Records for this exercise:
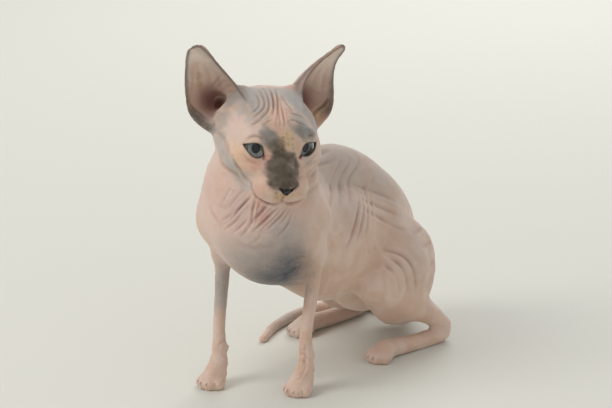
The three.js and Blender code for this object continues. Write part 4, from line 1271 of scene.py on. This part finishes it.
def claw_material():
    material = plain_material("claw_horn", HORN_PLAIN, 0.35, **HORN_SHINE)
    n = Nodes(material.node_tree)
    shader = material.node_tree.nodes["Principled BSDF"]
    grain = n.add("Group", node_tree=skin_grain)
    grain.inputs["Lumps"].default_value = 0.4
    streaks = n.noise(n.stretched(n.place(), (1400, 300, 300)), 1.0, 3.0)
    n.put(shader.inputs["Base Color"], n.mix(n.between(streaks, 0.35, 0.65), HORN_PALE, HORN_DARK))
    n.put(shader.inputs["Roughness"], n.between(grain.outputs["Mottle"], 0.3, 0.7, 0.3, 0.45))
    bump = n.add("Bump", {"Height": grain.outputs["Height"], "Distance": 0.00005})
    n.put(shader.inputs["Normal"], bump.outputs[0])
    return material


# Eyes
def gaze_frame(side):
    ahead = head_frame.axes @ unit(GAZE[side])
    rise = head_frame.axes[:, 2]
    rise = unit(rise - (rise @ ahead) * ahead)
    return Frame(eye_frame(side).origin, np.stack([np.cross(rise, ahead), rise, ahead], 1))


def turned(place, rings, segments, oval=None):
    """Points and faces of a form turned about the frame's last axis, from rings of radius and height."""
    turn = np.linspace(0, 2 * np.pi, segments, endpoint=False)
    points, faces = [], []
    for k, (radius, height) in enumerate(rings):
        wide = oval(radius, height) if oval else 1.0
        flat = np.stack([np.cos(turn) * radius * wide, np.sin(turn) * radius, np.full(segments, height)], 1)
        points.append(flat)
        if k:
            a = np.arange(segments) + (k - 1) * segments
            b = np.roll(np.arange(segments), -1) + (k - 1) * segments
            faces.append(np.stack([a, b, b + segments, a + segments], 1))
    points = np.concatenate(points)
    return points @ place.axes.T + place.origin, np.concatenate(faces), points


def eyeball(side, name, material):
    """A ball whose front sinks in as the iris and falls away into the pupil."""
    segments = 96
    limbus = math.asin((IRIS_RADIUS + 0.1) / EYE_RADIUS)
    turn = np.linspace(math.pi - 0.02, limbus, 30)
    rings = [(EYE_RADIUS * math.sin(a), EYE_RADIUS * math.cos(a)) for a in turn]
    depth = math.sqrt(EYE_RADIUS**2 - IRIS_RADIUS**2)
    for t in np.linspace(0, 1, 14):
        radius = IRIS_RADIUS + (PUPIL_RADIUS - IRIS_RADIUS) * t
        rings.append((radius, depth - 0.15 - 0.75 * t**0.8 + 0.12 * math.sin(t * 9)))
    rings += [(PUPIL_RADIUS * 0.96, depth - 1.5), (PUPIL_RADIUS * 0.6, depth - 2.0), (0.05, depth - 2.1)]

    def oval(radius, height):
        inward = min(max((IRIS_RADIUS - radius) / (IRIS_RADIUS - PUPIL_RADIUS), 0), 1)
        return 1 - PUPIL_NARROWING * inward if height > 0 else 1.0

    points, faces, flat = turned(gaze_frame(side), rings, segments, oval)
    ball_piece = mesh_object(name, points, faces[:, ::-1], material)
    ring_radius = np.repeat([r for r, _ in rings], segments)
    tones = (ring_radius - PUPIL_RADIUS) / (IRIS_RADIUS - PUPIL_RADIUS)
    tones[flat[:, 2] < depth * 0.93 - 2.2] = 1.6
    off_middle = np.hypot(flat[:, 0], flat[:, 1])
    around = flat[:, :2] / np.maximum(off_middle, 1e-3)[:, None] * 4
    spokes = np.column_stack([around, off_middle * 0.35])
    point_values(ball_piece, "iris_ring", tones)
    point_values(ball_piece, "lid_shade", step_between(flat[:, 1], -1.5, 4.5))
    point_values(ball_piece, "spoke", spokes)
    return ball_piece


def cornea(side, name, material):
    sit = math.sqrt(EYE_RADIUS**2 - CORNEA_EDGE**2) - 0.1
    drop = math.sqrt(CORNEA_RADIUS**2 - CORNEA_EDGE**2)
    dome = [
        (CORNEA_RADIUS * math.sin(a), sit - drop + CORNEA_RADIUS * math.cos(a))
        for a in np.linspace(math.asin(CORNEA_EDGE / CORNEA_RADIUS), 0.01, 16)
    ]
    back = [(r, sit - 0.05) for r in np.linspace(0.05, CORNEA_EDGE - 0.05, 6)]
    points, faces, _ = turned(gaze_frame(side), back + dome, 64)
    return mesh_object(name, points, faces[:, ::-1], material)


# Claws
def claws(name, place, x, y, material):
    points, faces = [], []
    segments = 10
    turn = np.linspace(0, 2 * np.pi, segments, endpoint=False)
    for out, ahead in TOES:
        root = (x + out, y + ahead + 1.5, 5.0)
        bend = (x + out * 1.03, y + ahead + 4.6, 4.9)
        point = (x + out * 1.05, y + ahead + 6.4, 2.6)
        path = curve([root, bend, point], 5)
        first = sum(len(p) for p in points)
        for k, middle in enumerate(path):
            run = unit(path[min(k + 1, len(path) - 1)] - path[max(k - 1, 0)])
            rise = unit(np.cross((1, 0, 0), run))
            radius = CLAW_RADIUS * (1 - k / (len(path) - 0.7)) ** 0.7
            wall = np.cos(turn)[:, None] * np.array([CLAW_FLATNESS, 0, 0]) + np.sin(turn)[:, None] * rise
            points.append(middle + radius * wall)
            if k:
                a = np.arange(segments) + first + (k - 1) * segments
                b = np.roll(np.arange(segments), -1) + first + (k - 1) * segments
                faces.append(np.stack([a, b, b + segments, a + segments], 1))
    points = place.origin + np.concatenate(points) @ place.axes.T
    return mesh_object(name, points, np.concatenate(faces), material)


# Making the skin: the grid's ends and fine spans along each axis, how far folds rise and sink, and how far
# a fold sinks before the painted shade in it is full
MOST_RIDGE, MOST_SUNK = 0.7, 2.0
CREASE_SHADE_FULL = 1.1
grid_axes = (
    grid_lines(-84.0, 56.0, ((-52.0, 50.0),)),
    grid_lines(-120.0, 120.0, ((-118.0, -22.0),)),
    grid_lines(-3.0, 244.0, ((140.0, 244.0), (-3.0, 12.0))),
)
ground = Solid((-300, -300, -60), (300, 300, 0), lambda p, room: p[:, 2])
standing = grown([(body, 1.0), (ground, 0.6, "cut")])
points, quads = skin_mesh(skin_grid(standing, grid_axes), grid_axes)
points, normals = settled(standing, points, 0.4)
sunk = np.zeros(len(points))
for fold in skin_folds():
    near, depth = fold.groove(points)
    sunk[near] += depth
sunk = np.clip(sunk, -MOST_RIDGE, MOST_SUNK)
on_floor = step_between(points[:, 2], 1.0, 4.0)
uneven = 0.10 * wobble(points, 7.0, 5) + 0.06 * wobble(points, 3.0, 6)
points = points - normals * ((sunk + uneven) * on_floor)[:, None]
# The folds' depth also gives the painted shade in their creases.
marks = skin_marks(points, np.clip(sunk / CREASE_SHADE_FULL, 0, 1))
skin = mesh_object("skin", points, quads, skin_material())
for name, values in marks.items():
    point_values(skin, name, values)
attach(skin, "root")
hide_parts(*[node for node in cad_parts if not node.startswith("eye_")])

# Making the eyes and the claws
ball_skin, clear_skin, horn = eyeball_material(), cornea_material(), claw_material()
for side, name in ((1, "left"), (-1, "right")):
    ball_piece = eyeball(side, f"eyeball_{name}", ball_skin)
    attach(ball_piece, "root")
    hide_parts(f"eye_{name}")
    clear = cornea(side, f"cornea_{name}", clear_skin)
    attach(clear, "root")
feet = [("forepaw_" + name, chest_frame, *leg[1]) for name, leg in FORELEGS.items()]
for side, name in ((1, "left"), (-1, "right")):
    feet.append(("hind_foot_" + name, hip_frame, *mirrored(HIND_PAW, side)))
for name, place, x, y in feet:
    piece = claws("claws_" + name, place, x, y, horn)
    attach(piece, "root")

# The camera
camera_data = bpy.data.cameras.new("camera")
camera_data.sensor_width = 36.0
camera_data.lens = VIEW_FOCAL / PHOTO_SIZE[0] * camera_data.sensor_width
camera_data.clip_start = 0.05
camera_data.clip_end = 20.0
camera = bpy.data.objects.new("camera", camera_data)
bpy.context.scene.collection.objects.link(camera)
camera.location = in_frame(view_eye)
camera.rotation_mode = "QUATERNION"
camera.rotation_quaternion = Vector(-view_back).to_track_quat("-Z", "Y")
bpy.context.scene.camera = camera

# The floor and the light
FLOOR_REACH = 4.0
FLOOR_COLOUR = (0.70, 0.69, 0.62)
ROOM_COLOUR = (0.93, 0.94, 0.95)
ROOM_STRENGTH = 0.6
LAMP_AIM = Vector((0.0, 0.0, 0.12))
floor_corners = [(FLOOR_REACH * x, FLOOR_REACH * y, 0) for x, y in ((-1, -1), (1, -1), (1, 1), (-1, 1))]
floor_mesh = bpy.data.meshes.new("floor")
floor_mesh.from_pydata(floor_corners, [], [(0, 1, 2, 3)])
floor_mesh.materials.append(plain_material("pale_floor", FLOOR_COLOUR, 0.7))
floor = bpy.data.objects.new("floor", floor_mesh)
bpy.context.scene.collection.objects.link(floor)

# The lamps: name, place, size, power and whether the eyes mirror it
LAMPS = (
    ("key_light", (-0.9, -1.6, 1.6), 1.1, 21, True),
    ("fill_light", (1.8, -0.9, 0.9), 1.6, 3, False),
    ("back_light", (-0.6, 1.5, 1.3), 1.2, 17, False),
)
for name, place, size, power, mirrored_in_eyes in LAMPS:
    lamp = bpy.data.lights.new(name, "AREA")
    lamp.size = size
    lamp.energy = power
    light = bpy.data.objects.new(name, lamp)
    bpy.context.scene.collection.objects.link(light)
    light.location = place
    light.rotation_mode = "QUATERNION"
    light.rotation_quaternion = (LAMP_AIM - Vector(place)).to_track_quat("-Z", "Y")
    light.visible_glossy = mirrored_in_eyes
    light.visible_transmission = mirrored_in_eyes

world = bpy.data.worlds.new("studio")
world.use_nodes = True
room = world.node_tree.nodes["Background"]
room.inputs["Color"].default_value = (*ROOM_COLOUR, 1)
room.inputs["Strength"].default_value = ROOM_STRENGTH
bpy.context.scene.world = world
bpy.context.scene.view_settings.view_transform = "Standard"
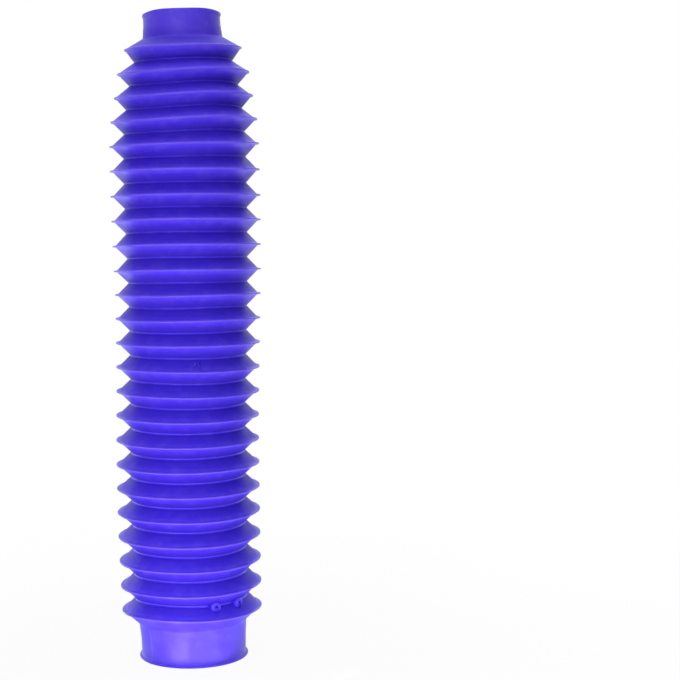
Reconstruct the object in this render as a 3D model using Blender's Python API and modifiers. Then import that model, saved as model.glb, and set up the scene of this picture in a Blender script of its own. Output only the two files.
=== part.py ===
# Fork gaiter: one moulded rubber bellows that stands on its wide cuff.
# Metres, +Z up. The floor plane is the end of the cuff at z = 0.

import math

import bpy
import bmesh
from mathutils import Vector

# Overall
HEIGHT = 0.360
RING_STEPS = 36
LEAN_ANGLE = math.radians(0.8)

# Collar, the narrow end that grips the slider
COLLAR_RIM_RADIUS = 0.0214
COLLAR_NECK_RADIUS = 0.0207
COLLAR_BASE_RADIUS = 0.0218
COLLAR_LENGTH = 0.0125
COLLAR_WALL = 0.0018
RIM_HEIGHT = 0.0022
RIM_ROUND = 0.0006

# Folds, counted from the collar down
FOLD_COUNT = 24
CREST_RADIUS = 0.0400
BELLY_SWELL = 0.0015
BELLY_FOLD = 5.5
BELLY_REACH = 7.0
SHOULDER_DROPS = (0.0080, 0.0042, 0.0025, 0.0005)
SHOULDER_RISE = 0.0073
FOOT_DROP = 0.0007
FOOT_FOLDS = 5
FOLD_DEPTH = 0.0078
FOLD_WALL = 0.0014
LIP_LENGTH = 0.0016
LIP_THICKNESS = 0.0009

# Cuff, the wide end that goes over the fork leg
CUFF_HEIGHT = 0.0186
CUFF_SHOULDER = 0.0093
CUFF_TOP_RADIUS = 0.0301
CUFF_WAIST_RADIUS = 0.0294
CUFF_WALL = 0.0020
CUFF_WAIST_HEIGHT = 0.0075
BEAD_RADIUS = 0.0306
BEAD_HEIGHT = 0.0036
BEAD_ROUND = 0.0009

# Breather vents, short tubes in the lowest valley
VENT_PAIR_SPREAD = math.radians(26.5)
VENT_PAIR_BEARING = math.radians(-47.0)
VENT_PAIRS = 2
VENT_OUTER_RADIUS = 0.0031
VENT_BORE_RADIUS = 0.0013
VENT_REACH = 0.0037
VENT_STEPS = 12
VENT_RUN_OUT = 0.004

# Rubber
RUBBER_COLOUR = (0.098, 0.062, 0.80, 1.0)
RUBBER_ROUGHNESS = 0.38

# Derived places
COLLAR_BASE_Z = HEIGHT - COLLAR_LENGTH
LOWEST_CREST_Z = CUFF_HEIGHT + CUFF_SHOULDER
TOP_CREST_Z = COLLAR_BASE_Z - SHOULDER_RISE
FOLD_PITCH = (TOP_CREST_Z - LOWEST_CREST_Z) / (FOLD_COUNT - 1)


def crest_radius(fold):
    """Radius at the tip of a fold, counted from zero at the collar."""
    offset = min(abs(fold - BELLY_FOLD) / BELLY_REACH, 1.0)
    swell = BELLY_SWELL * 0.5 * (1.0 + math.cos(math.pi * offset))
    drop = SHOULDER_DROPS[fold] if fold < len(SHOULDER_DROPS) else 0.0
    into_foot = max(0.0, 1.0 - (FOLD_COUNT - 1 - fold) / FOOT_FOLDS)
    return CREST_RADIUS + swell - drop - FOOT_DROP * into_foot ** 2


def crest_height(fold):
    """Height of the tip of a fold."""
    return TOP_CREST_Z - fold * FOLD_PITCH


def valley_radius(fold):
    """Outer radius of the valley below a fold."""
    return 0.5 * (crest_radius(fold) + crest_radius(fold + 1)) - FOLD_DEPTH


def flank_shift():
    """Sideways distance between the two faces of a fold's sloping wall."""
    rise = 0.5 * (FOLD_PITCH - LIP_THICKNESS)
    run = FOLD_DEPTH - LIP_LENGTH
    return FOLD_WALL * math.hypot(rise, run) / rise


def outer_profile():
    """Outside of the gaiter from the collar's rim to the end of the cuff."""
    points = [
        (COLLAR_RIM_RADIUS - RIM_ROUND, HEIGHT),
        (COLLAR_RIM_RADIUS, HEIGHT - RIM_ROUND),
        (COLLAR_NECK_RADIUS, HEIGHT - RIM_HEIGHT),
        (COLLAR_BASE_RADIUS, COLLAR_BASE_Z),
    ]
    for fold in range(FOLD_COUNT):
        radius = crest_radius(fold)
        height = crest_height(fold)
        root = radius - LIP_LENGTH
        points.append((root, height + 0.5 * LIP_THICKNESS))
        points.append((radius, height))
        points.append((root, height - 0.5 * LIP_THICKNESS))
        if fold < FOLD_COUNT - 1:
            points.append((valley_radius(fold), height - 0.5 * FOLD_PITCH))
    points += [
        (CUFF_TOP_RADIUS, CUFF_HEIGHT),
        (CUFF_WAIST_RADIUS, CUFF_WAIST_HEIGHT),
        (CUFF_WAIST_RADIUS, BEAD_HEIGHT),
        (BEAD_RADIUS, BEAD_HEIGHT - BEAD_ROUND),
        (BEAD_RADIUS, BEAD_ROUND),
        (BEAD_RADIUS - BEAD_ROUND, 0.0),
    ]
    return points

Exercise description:
Quote exactly the stretch of lines above that starts at the first one and ends at the line with "rise, ahead], 1))", and nothing beyond it.

Final answer:
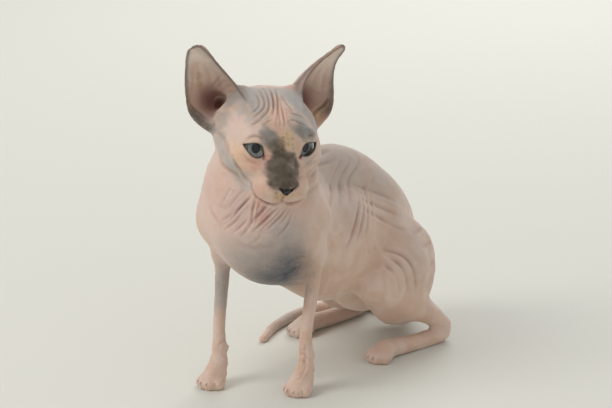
The three.js and Blender code for this object continues. Write part 4, from line 1271 of scene.py on. This part finishes it.
def claw_material():
    material = plain_material("claw_horn", HORN_PLAIN, 0.35, **HORN_SHINE)
    n = Nodes(material.node_tree)
    shader = material.node_tree.nodes["Principled BSDF"]
    grain = n.add("Group", node_tree=skin_grain)
    grain.inputs["Lumps"].default_value = 0.4
    streaks = n.noise(n.stretched(n.place(), (1400, 300, 300)), 1.0, 3.0)
    n.put(shader.inputs["Base Color"], n.mix(n.between(streaks, 0.35, 0.65), HORN_PALE, HORN_DARK))
    n.put(shader.inputs["Roughness"], n.between(grain.outputs["Mottle"], 0.3, 0.7, 0.3, 0.45))
    bump = n.add("Bump", {"Height": grain.outputs["Height"], "Distance": 0.00005})
    n.put(shader.inputs["Normal"], bump.outputs[0])
    return material


# Eyes
def gaze_frame(side):
    ahead = head_frame.axes @ unit(GAZE[side])
    rise = head_frame.axes[:, 2]
    rise = unit(rise - (rise @ ahead) * ahead)
    return Frame(eye_frame(side).origin, np.stack([np.cross(rise, ahead), rise, ahead], 1))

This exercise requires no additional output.